The various decisions dealing with obvious risk can cause you to wonder whether the obviousness of any particular risk can be accurately assessed in advance of an appellate decision. 

An example of this tension can be found in a comparison of the cases of Stradler v Albury City Council [2013] NSWCA 348 and Stewart & Ors v Ackland [2015] ACTCA 1.

Both cases involved teenaged boys who suffered catastrophic spinal injuries attempting to perform backflips.  In Stradler it was from a rope swing into a river while in Ackland it was on a jumping pillow at a privately managed fun park.

The plaintiff in Stradler was an accomplished diver including from 7.5 and 10m platforms.  He gave evidence that he also had extensive experience diving into rivers, including from rope swings.   The plaintiff also conceded that he was aware that the depth of the river could change and that when using other rope swings he had waded around in the area he intended to land in to check the depth prior to jumping.   On that basis the court held that the risk of injury from diving or landing headfirst in water which may be too shallow was an obvious one and the plaintiff’s claim was defeated.

In Ackland the claimant was three years older (19) and at university.  He similarly gave evidence that he had experience at home on a trampoline on which he would perform various maneuvers, including backflips.  The plaintiff conceded that he recognized there was a risk of injuring his neck on the trampoline and that he had considered the risk of injuring himself in some way on the jumping pillow.  Despite this however, the Court held that the risk was not obvious – relying on technical evidence as to the different properties of a jumping pillow and a trampoline.

It is difficult to reconcile these and other decisions which can make it difficult to assess whether the particular risk you are considering will be found to be obvious or not.

The recent decision of the NSW Court of Appeal in Collins v Clarence Valley Council [2015] NSWCA 263 however has provided further clarity.

Dr Collins (the plaintiff/appellant) was participating in an organized charity ride.  She had significant experience riding pushbikes having ridden in excess of 150km per week for the previous 15 years.  The plaintiff was injured when her bike wheel became trapped in a gap between planks in a wooden road bridge, causing her to fall to the side, over the railing and into the rocky ravine below.

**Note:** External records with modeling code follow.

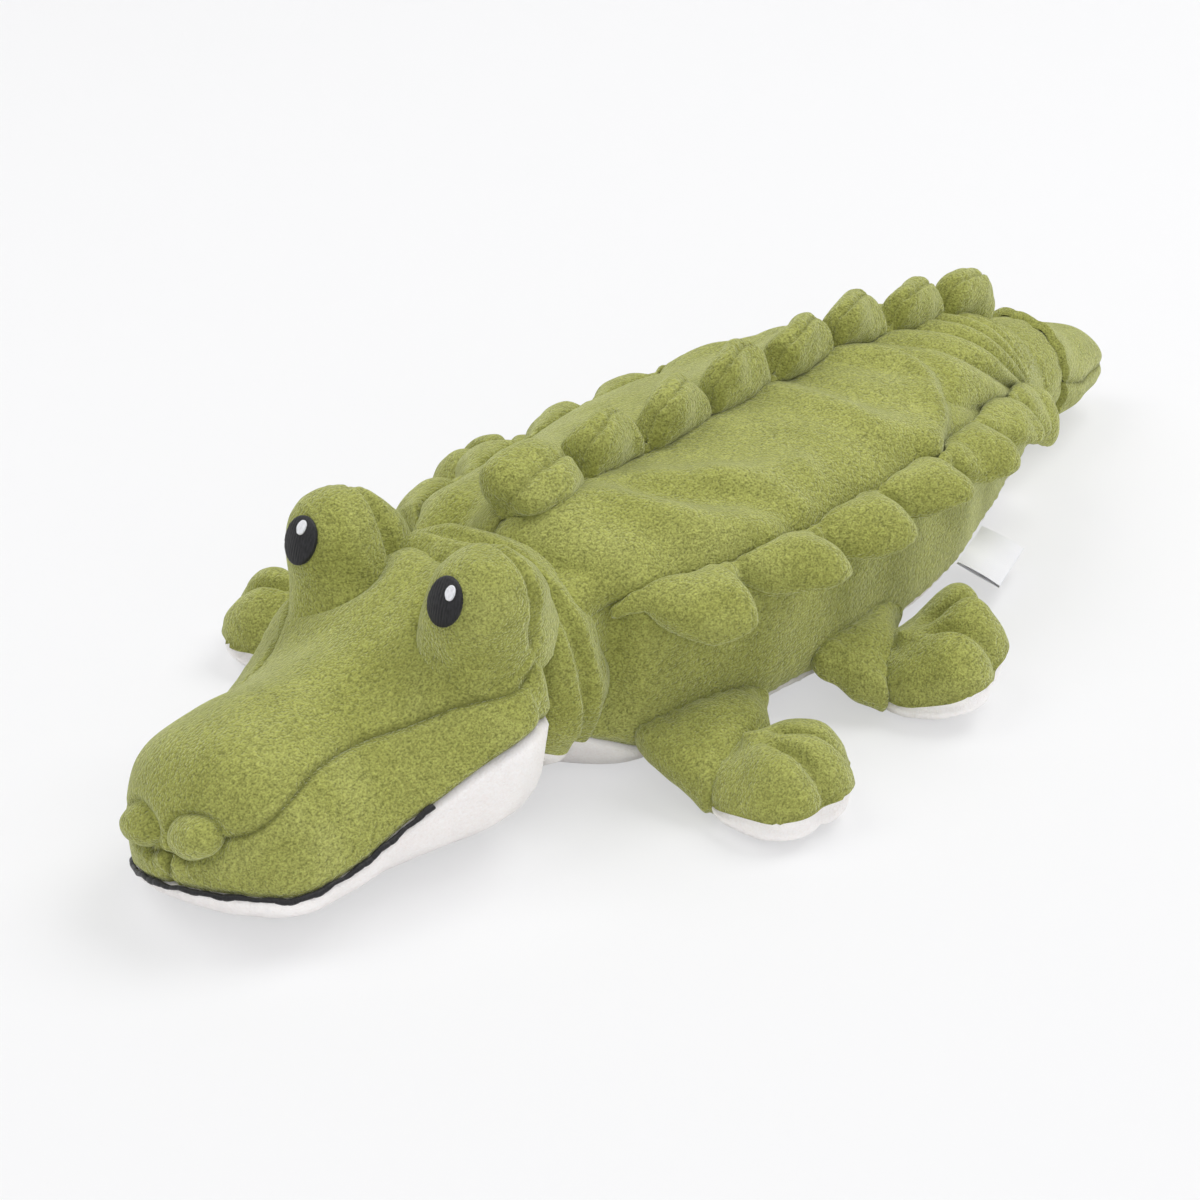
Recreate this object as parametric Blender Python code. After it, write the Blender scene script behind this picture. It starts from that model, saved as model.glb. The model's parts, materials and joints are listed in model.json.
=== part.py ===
"""A plush crocodile that lies flat on its belly, built from its sewn panels, fillings and stitched trim.

The nose points to -Y, the tail to +Y and the animal's left is +X. The floor is Z = 0.
Every length is in metres. A form is a stuffed shape made of oval sections strung along one axis.
Panels are strips of the same form's surface, one plush thick, and the filling is that form inset.
"""

import math

import bmesh
import bpy
import numpy as np

# Cloth and seams
PLUSH = 0.0025
SEAM_GAP = 0.0003
SEAT_GAP = 0.0003
FILL_SLACK = 0.0009
FILL_TIP_SHARE = 0.12
FLOOR = 0.0
FLOOR_CUT = 0.0005

# Neck ball, on which the head turns and nods
NECK_Y = -0.043
NECK_HEIGHT = 0.029
NECK_RADIUS = 0.025
NECK_RIM_DEG = 75.0
HEAD_YAW_DEG = -4.0

# Body
BODY_WIDTH = 0.090
BODY_HEIGHT = 0.060
BODY_TOP_SQUARE_SHARE = 0.62
BODY_LOW_SQUARE_SHARE = 0.62
# share along the body and angle down from the crown where the side scutes are sewn in
SCUTE_SEAM_DEGS = ((0.0, 60.0), (0.45, 61.0), (0.75, 68.0), (1.0, 84.0))
BELLY_SEAM_DEG = 118.0
POUCH_FROM_SHARE = 0.13
POUCH_TO_SHARE = 0.93
POUCH_BLUNT_SHARE = 0.2
# share along, half width, top, underside and widest height, each a share of the body's own sizes
BODY_SHARES = (
    (0.05, 0.76, 1.00, 0.0, 0.40),
    (0.12, 0.87, 1.00, 0.0, 0.38),
    (0.25, 0.98, 0.98, 0.0, 0.36),
    (0.42, 1.00, 0.98, 0.0, 0.36),
    (0.60, 0.92, 0.96, 0.0, 0.37),
    (0.76, 0.70, 0.91, 0.0, 0.38),
    (0.90, 0.48, 0.81, 0.0, 0.38),
)

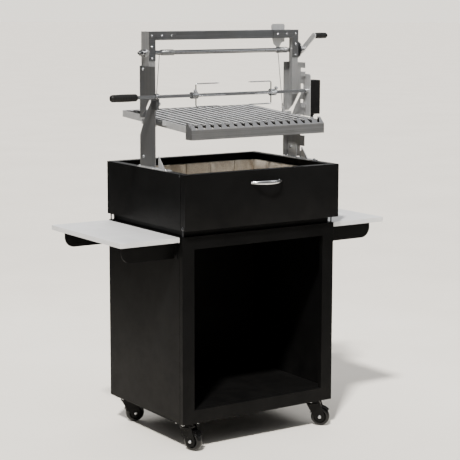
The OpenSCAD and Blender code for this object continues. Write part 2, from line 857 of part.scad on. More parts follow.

The plaintiff conceded that she had identified the gaps in the bridge surface as she approached it and, to avoid her wheel becoming stuck in the gaps, had ridden across the gaps at an angle.  As she approached the far end of the bridge however, the plaintiff was looking forward rather than down (in case of traffic coming the other way) when her wheel became stuck. 

The Council had performed an inspection of the bridge earlier in the year.  The Court of Appeal held that this inspection was deficient as the Council had only considered whether the bridge was safe for motor vehicles, not cyclists.  This was in the context of the Council’s knowledge that a local Club contacted its annual and sometimes monthly cycling races across the bridge. 

The Court of Appeal held that a young child or a person participating in a race at high speed may not appreciate the existence of, or potential to become stuck in the gaps in the bridge deck.  On that basis, the Court held that a warning sign should have been erected before the bridge, warning of the gaps and instructing cyclists to dismount. 

Those findings did not assist the plaintiff though.  As the relevant test is whether a reasonable person in the position of the plaintiff would have appreciated the risk to be an obvious one, it is necessary to consider who that reasonable person is in each case, and that is why the plaintiff failed, whereas a club cyclist participating in a race over the same bridge may not have. 

The reasonable person test is not so restrictive as to require a person in the precise circumstances in which the plaintiff found herself.  However, it does have to take into account the plaintiff’s age, experience and other general attributes of the factual situation.  The Court of Appeal found here that the relevant reasonable person was an adult cyclist with approximately 15 years experience, riding >150km per week, riding at a pace that enabled her time to observe the state of the bridge as she approached it and to make a decision whether to dismount or to weave over the gaps as she did.

Looking at the distinction the Court of Appeal has drawn between a reasonable person with the plaintiff’s qualities (to whom the risk was obvious and no warning was required) and other classes of cyclists such as children, inexperienced cyclists or those involved in a race at speed (to whom a duty was owed) helps to explain why a risk that is obvious from your own perspective, is not deemed to be obvious to someone else.